We have seen over the last four years what I consider to be possibly the greatest policy failure in a generation, possibly the greatest policy failure since Gough Whitlam lost control of the economy. If the Labor Party does not stop and reflect and learn from that, they will be doing themselves a disservice and they will be doing the nation a disservice. It is such a great policy failure because they deliberately, methodically, with great intent and with great celebration dismantled the Pacific solution, a solution which, far from being ineffective, was effective beyond belief. It stopped the people-smuggling business in its tracks. And by doing that it allowed more people from African refugee camps to come into Australia. It meant that we were not spending billions of dollars on this process. Most importantly, it meant that hundreds of people did not drown.
This Labor government unravelled all of that, and I think they need to take a long, close, hard look at why they did that. My suspicion, from what they have said in the past, is that they unravelled that policy not because it was ineffective but primarily for reasons of moral vanity and because they thought they were going to get one-upmanship on the coalition and demonstrate that they had more empathy than we did. Rather, the empathy was with the policy position on our side because we were equally concerned about refugees travelling on boats and drowning in the seas. That is a significant reason why those policies were introduced in the first place and why we have continued to press those policies since. That is why it is so important for us to dwell on the past.
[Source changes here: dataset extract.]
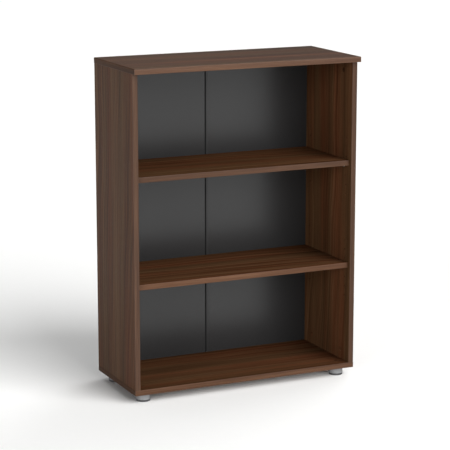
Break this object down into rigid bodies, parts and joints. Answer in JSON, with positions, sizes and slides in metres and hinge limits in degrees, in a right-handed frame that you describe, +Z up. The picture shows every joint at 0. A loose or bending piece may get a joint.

I am disappointed that so few members on the other side have come in here to talk on this bill. I think it would be very big of them to come into this House and dwell on the past and possibly own up to the fact that mistakes were made. I think there would be much greater magnanimity in this parliament if more people on the other side of the House were willing to admit the mistakes that were made by them. I acknowledge that some have done that. I think that if more people on the other side of the House, including the Prime Minister, did that, this would be a better place.